TASK REQUIREMENTS
Lift out all lines below that contain "json".

-- -- --

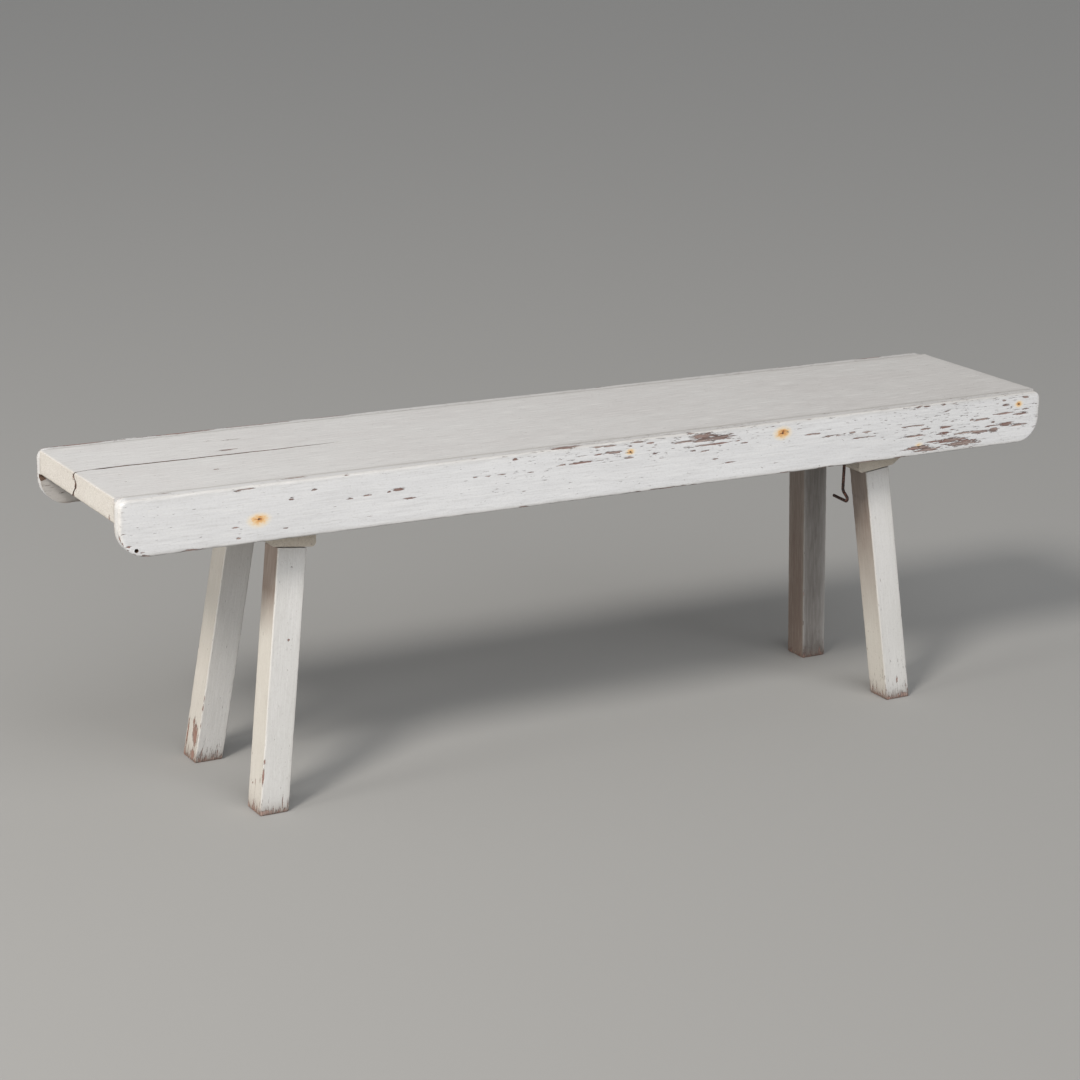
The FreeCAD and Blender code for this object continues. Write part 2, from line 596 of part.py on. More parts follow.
def make_nail_set(label, pattern, places, outer_side):
    """Copies of the nail driven in through one rail. outer_side is -1 for the front rail."""
    links = []
    for count, (out, up) in enumerate(places):
        link = doc.addObject("App::Link", f"{label}_{count}")
        link.LinkedObject = pattern
        place = f"vector({out}; {outer_side} * {HALF_DEPTH}; {up})"
        turn = f"rotation(vector(1; 0; 0); {outer_side * 90})"
        link.setExpression("Placement", f"placement({place}; {turn})")
        links.append(link)
    nails = doc.addObject("Part::Compound", label)
    nails.Label = label
    nails.Links = links
    return nails


pattern_nail = make_nail()
front_seat_places, front_bearer_places = nail_places(-1)
nail_sets = [
    make_nail_set("front_seat_nails", pattern_nail, front_seat_places, -1),
    make_nail_set("rear_seat_nails", pattern_nail, front_seat_places, 1),
    make_nail_set("front_bearer_nails", pattern_nail, front_bearer_places, -1),
    make_nail_set("rear_bearer_nails", pattern_nail, front_bearer_places, 1),
]


def spot(across, up):
    return FreeCAD.Vector(across, up, 0)


def ring_bend(middle, radius, neck_radius, shank_way):
    """The two arcs of a wire's ring and neck, and the point where the straight shank starts.
    The ring is round middle, and the shank leaves it up or down as shank_way is 1 or -1."""
    rise = math.sqrt(radius ** 2 + 2 * radius * neck_radius)
    meeting = math.atan2(rise, neck_radius)
    loop_end = 2 * math.pi - math.radians(LOOP_END_DEGREES)

    def on_ring(angle):
        return spot(radius * math.cos(angle), middle + shank_way * radius * math.sin(angle))

    neck_height = middle + shank_way * rise
    half_neck = (math.pi - meeting) / 2 + meeting
    neck_middle = spot(
        neck_radius + neck_radius * math.cos(half_neck),
        neck_height - shank_way * neck_radius * math.sin(half_neck),
    )
    far_side = (meeting + loop_end) / 2 - math.pi
    ring = Part.Arc(on_ring(loop_end), on_ring(far_side), on_ring(meeting))
    shank_start = spot(0, neck_height)
    neck = Part.Arc(on_ring(meeting), neck_middle, shank_start)
    return [ring, neck], shank_start


def rounded_run(points, radii):
    """Straight runs through points, with an arc of the given radius at each inner point."""
    pieces = []
    start = points[0]
    for before, corner, after, radius in zip(points, points[1:], points[2:], radii):
        to_before = (before - corner).normalize()
        to_after = (after - corner).normalize()
        half_angle = to_before.getAngle(to_after) / 2
        reach = radius / math.tan(half_angle)
        middle_way = (to_before + to_after).normalize()
        apex = corner + middle_way * (radius / math.sin(half_angle) - radius)
        arc_start = corner + to_before * reach
        arc_end = corner + to_after * reach
        pieces.append(Part.LineSegment(start, arc_start))
        pieces.append(Part.Arc(arc_start, apex, arc_end))
        start = arc_end
    pieces.append(Part.LineSegment(start, points[-1]))
    return pieces


def bend_wire(body, role, route, wire_diameter):
    """A round wire along a route of tangent lines and arcs, checked by its volume."""
    path = new_sketch(body, "route", role)
    for piece in route:
        path.addGeometry(piece, False)
    for step in range(len(route)):
        path.addConstraint(Sketcher.Constraint("Block", step))
    doc.recompute()
    section = body.newObject("Sketcher::SketchObject", f"{body.Name}_wire_section")
    section.AttachmentSupport = [(path, "Edge1")]
    section.MapMode = "NormalToEdge"
    add_circle(section, "0", "0", f"{wire_diameter} / 2")
    doc.recompute()
    pipe = body.newObject("PartDesign::AdditivePipe", f"{body.Name}_wire")
    pipe.Profile = section
    pipe.Spine = (path, [f"Edge{count + 1}" for count in range(len(route))])
    doc.recompute()
    length = sum(piece.length() for piece in route)
    expected = math.pi * (number(wire_diameter) / 2) ** 2 * length
    if not math.isclose(pipe.Shape.Volume, expected, rel_tol=VOLUME_TOLERANCE):
        raise RuntimeError(f"{body.Label}: the wire's volume is off")
    return length


# The screw eye's ring faces along the bench, and the hook's loop hangs through it
pivot_placement = f"placement(vector({HOOK_OUT}; {HOOK_Y}; {PIVOT_HEIGHT}); {NO_TURN})"
hook_eye = new_body("hook_eye", pivot_placement)
eye_bends, eye_shank_start = ring_bend(
    number("Sizes.eye_radius"), number("Sizes.eye_radius"), number("Sizes.eye_neck_radius"), 1
)
eye_top = spot(0, number(f"{SEAT_UNDERSIDE} + Sizes.eye_thread - {PIVOT_HEIGHT}"))
bend_wire(hook_eye, "XZ_Plane", eye_bends + [Part.LineSegment(eye_shank_start, eye_top)], "Sizes.eye_wire")

wire_hook = new_body("wire_hook", pivot_placement)
loop_middle = number("Sizes.hook_wire / 2 + Sizes.eye_wire / 2 + Sizes.hook_play - Sizes.hook_loop_radius")
hook_bends, hook_shank_start = ring_bend(
    loop_middle, number("Sizes.hook_loop_radius"), number("Sizes.hook_neck_radius"), -1
)
hook_points = [
    hook_shank_start,
    spot(0, number("-Sizes.hook_shank")),
    spot(number("-Sizes.hook_kick"), number("-Sizes.hook_depth")),
    spot(number("Sizes.hook_reach"), number("Sizes.hook_finger_rise - Sizes.hook_depth")),
]
hook_radii = [number("Sizes.hook_kink_radius"), number("Sizes.hook_turn_radius")]
hook_length = bend_wire(
    wire_hook, "YZ_Plane", hook_bends + rounded_run(hook_points, hook_radii), "Sizes.hook_wire"
)
finger_tip = FreeCAD.Vector(0, hook_points[-1].x, hook_points[-1].y)
round_edges(
    wire_hook,
    "tip_round",
    "Sizes.hook_tip_round",
    lambda edge: (edge.CenterOfMass - finger_tip).Length < number("Sizes.hook_tip_round / 2"),
)

doc.recompute()
faults = [item.Name for item in doc.Objects if {"Invalid", "Error"} & set(item.State)]
if faults:
    raise RuntimeError(f"these objects failed: {faults}")
nodes = [item for item in doc.Objects if item.TypeId == "PartDesign::Body"] + nail_sets
for node in nodes:
    if node.Shape.isNull() or not node.Shape.isValid():
        raise RuntimeError(f"{node.Label} has no valid shape")

os.makedirs("parts", exist_ok=True)
for node in nodes:
    node.Shape.exportStep(f"parts/{node.Label}.step")
    print(f"{node.Label}: {len(node.Shape.Solids)} solids, {node.Shape.Volume:.1f} cubic mm")
print(f"hook wire: {hook_length:.1f} mm long")
pivot = (number(HOOK_OUT), number(HOOK_Y), number(PIVOT_HEIGHT))
print("hook pivot:", " ".join(f"{value:.3f}" for value in pivot))
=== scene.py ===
# A long bench in worn white oil paint. The script dresses it piece by piece, in the order in which
# it is put together: bearers, legs, wedges, seat, rails, nails, screw eye and hook. The floor, the
# light and the camera come last. Sizes are in millimetres where a name ends in MM.
import json
import math

import bmesh
import bpy
import numpy as np
from mathutils import Matrix, Vector


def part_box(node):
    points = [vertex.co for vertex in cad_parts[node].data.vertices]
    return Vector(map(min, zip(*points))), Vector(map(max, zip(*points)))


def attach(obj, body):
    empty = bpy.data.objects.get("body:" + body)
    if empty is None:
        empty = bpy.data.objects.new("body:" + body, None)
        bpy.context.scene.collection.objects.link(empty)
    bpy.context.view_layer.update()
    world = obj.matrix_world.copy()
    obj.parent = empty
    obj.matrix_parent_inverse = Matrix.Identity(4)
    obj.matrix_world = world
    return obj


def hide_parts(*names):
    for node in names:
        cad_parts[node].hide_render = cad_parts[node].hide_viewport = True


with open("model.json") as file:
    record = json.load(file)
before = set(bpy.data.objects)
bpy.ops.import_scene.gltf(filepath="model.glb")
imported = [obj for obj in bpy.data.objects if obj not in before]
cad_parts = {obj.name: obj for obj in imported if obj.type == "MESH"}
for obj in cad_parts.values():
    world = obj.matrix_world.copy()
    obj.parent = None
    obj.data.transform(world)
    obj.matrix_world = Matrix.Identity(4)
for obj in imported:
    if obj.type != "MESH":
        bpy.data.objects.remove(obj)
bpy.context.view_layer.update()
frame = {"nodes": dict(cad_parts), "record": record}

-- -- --

OUTPUT OF THE EXERCISE
import json
with open("model.json") as file:
    record = json.load(file)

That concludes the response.